Er wordt constant aan de weg gewerkt, of aan de goten aan de kant van de weg. Dat geeft overdag flink wat hinder. ’s Nachts is het ronduit gevaarlijk. De hopen zand, grind en rotsblokken liggen gewoon op de weg. Geen fluorescerende borden of lantarens om je voor de obstakels te waarschuwen. Je ziet die obstructies plots in het licht van je koplampen opduiken. Niet te hard rijden is daarom de boodschap.

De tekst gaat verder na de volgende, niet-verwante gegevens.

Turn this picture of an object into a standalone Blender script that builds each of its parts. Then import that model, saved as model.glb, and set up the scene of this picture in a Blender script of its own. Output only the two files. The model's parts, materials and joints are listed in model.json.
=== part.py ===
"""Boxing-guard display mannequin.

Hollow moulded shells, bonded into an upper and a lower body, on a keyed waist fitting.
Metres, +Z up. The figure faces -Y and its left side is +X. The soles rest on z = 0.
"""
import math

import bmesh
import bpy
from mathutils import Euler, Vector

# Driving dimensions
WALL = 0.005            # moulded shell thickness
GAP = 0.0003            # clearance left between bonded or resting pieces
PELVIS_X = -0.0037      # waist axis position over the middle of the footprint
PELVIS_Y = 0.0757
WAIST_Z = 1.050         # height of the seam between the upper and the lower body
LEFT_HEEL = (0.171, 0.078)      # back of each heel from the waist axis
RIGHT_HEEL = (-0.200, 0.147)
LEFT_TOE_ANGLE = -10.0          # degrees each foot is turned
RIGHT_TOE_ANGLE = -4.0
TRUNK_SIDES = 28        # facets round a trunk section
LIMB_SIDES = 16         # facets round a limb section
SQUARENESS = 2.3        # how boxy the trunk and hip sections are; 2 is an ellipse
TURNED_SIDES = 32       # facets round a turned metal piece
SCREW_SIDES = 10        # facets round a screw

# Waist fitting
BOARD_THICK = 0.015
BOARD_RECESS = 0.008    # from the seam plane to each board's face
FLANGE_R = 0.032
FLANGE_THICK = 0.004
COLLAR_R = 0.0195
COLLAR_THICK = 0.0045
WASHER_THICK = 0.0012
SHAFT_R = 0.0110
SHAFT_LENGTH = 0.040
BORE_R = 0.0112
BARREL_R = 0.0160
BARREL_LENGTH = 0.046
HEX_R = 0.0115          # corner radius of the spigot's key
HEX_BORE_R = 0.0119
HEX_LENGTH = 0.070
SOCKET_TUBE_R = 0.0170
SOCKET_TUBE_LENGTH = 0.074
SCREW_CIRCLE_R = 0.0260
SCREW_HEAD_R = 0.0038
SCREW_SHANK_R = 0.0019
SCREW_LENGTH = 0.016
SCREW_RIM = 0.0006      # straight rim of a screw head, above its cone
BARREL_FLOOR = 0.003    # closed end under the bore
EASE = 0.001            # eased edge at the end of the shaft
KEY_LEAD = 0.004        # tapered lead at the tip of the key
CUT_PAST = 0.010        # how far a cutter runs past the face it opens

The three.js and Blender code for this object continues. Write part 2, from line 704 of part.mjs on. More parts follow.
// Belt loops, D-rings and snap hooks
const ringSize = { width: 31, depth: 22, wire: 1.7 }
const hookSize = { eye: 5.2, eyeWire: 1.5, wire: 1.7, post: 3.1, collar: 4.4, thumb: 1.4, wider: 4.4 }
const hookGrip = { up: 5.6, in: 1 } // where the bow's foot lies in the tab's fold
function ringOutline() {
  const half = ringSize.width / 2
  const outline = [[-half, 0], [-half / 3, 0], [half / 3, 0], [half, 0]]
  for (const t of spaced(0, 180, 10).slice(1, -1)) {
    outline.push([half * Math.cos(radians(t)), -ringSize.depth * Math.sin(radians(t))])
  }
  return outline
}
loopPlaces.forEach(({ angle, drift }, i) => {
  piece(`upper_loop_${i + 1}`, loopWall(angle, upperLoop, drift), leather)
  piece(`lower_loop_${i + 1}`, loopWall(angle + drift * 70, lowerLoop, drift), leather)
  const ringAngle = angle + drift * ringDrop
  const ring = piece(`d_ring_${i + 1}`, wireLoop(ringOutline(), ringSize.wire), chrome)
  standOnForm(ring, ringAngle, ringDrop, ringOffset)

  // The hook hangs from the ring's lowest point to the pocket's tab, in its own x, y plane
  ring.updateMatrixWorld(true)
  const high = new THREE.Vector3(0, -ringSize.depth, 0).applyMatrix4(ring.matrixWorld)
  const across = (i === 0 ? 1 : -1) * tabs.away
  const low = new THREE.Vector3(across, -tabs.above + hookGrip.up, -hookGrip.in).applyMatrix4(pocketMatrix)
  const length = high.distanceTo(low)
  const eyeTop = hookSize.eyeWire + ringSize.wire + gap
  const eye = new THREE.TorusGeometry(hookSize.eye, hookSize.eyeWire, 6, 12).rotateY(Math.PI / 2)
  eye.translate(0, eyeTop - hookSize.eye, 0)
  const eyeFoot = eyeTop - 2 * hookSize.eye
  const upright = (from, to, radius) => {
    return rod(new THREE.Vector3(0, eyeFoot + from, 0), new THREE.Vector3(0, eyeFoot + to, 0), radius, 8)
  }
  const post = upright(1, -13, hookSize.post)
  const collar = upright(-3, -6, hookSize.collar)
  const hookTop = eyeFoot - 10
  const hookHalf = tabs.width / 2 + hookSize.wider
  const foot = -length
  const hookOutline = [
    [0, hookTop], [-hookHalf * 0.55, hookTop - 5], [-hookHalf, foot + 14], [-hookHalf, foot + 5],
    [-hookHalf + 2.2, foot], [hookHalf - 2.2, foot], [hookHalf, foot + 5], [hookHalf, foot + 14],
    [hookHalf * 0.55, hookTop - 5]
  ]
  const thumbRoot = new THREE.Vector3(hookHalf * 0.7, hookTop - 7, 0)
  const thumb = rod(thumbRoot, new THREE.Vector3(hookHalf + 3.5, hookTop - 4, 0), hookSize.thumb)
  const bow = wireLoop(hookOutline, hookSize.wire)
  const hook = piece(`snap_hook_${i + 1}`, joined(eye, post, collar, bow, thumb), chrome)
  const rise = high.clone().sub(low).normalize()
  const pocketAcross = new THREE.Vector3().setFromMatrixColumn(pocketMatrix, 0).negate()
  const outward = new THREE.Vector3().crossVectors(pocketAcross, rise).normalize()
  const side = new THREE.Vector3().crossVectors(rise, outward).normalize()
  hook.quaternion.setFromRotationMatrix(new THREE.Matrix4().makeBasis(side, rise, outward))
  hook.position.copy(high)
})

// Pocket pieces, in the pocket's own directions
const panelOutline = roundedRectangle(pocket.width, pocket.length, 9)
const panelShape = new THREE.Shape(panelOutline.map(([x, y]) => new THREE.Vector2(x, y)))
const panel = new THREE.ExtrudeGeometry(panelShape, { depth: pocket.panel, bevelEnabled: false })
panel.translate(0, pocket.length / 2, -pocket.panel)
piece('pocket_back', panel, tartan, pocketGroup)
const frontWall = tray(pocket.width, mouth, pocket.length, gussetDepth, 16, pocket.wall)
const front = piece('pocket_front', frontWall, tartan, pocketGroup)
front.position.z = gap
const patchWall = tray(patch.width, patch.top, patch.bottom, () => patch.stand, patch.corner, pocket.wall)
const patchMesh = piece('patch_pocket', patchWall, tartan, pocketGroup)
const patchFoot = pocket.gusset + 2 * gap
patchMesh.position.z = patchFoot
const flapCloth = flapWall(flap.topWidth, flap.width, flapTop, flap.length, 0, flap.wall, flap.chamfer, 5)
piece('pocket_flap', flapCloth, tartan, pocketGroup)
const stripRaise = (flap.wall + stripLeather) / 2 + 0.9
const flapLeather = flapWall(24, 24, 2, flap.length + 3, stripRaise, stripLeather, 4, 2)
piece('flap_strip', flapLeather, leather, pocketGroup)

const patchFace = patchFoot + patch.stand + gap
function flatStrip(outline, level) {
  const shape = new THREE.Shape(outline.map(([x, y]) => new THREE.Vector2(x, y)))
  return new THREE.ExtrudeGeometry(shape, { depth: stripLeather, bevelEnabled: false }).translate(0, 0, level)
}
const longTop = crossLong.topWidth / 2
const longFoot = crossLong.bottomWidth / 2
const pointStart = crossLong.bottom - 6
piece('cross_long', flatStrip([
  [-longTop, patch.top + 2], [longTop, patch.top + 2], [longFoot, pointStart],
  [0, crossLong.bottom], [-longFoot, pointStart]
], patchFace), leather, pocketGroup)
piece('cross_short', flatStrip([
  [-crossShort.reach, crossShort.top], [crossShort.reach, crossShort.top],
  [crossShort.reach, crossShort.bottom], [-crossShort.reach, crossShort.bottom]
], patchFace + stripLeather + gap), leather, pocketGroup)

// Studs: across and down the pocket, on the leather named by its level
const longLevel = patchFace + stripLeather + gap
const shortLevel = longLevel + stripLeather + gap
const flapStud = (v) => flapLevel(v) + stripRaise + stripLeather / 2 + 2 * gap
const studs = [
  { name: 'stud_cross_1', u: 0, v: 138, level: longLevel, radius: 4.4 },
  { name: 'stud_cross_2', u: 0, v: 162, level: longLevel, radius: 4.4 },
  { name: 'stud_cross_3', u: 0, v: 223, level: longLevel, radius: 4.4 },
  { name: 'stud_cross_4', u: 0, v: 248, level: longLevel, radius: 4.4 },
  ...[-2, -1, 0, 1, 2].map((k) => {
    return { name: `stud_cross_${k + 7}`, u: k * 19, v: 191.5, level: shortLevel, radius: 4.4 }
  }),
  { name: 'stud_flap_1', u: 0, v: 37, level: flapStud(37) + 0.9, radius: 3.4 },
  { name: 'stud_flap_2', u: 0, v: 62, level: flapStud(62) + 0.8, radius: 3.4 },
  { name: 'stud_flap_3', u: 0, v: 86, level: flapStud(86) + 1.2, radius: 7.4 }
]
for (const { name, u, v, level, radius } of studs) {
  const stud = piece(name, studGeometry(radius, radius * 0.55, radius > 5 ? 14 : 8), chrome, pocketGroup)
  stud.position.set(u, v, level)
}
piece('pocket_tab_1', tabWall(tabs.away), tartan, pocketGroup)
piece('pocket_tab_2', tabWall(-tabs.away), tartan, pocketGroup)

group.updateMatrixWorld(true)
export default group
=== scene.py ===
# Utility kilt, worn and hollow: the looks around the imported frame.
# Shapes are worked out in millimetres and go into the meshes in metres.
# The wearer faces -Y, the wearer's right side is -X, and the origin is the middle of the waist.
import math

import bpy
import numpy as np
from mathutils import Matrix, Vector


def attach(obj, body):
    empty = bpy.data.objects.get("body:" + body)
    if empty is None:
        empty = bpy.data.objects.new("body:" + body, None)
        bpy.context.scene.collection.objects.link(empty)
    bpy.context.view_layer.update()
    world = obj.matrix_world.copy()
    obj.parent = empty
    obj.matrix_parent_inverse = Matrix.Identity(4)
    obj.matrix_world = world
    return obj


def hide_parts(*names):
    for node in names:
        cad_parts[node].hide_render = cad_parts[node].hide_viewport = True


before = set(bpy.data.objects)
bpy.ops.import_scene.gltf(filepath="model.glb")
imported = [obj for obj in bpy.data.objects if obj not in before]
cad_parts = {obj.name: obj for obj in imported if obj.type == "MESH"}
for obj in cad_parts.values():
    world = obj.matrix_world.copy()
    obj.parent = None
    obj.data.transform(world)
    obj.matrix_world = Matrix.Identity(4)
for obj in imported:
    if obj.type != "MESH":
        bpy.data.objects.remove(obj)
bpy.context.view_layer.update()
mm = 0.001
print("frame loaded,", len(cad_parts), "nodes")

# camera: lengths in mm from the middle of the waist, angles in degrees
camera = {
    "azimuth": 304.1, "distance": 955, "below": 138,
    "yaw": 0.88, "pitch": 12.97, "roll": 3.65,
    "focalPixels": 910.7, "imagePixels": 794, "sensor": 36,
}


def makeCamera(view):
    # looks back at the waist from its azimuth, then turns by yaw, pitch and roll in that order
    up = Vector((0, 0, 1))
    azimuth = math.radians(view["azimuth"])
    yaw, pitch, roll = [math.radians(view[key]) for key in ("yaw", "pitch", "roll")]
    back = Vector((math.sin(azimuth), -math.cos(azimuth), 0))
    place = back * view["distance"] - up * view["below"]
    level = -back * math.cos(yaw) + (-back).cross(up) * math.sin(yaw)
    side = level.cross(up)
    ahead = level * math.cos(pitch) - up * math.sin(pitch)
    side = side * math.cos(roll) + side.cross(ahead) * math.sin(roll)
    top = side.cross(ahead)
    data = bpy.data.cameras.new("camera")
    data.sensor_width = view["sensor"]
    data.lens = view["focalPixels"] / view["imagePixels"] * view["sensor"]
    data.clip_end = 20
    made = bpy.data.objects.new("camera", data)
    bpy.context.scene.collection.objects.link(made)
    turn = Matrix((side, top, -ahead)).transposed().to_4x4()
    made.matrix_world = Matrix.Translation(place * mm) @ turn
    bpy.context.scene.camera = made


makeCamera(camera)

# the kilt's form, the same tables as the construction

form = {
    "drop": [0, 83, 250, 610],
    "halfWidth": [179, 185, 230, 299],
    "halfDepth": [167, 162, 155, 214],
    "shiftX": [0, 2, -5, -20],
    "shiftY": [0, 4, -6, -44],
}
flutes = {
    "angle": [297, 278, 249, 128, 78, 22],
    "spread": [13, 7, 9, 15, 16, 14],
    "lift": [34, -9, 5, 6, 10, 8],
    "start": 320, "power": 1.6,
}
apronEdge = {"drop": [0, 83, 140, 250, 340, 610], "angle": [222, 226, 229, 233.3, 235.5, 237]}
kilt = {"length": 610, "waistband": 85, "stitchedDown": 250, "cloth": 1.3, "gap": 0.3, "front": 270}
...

Ben je de weg kwijt, stap dan eerst uit voor je aan een voorbijganger de weg vraagt. Het wordt als onbeleefd beschouwd wanneer je dat doet, zittend in de auto. Bereid je er ook op voor dat een Balinees je nooit zal zeggen dat je een weg links of rechts moet nemen. Men gebruikt de windrichtingen. Ze leggen het dus als volgt uit: ‘U rijdt verder door naar het noorden, ongeveer 500 meter, dan de weg naar het oosten, rechtdoor blijven gaan en bij de bocht weer naar het noorden.’ Of iets van die strekking. Je bedankt dan met en beleefde ‘terima kasih’ en stapt een beetje verweesd je auto weer in, nog meer gedesoriënteerd dan voor je uitstapte.
Het was me al een aantal keer opgevallen dat Dewa, onze chauffeur, soms op de meest onmogelijke momenten claxonneerde. Bij het verlaten van een dorp, met geen ander verkeer in velden of wegen te bespeuren of net voor we, na een scherpe bocht een brug oprijden laat hij van zich horen. Ik heb geleerd dat het er niet om gaat andere auto’s te waarschuwen van je komst. Neen, je toont respect voor de geesten en vraagt toestemming om weg of brug te gebruiken. Het kerkhof ligt immers vaak aan de rand van het dorp en de rivier wordt ook bewoond door allerhande onzichtbare wezens.
Pas verder goed op voor kinderen, lopend, rennend, spelend, fietsend. Ze rekenen erop dat jij hen hebt gezien.
Parkeermeters zijn er niet. Wel parkeerwachters. Voor 1000-2000 rupiah (0.15-0.30 euro) wijzen ze je een plaatsje waar je de auto kan achterlaten, houden een oogje in het zeil tijdens je afwezigheid en loodsen je weer veilig het verkeer in wanneer je vertrekt.
Tot zover deze aflevering van ‘Veilig Verkeer Bali’.
Ik groet u.
Van op de passagiersstoel, dat spreekt vanzelf.